Work required ▸ Copy every line, leaving nothing out and adding nothing.
────────────────────────────────────────
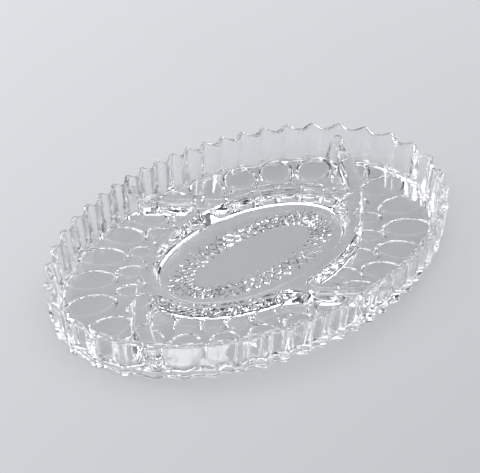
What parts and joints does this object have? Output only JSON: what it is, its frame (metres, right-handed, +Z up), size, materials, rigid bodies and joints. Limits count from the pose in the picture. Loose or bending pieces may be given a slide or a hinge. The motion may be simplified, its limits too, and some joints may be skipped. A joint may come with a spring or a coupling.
{
  "type": "relish tray",
  "caption": "Oval divided serving tray of clear pressed glass: fluted upright wall, raised central oval ring and partitions that form compartments for relishes",
  "frame": {"origin": "centre of the tray in plan, on the plane that the foot stands on", "axes": "+X along the tray's length, +Y across its width, +Z up out of the open compartments"},
  "size_m": [0.3198, 0.2136, 0.03],
  "materials": {
    "clear_glass": "clear colourless pressed glass, fire polished"
  },
  "bodies": {
    "root": {"foot_ring": "clear_glass", "left_wall": "clear_glass", "back_wall": "clear_glass", "right_wall": "clear_glass", "front_wall": "clear_glass", "centre_floor": "clear_glass", "left_floor": "clear_glass", "back_floor": "clear_glass", "right_floor": "clear_glass", "front_floor": "clear_glass", "centre_ring": "clear_glass", "left_back_partition": "clear_glass", "right_front_partition": "clear_glass", "right_back_partition": "clear_glass", "left_front_partition": "clear_glass", "diamond_band": "clear_glass"}
  },
  "joints": []
}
────────────────────────────────────────
Written response ▸
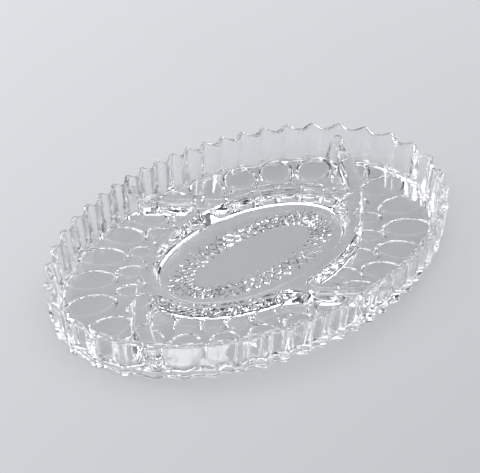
What parts and joints does this object have? Output only JSON: what it is, its frame (metres, right-handed, +Z up), size, materials, rigid bodies and joints. Limits count from the pose in the picture. Loose or bending pieces may be given a slide or a hinge. The motion may be simplified, its limits too, and some joints may be skipped. A joint may come with a spring or a coupling.
{
  "type": "relish tray",
  "caption": "Oval divided serving tray of clear pressed glass: fluted upright wall, raised central oval ring and partitions that form compartments for relishes",
  "frame": {"origin": "centre of the tray in plan, on the plane that the foot stands on", "axes": "+X along the tray's length, +Y across its width, +Z up out of the open compartments"},
  "size_m": [0.3198, 0.2136, 0.03],
  "materials": {
    "clear_glass": "clear colourless pressed glass, fire polished"
  },
  "bodies": {
    "root": {"foot_ring": "clear_glass", "left_wall": "clear_glass", "back_wall": "clear_glass", "right_wall": "clear_glass", "front_wall": "clear_glass", "centre_floor": "clear_glass", "left_floor": "clear_glass", "back_floor": "clear_glass", "right_floor": "clear_glass", "front_floor": "clear_glass", "centre_ring": "clear_glass", "left_back_partition": "clear_glass", "right_front_partition": "clear_glass", "right_back_partition": "clear_glass", "left_front_partition": "clear_glass", "diamond_band": "clear_glass"}
  },
  "joints": []
}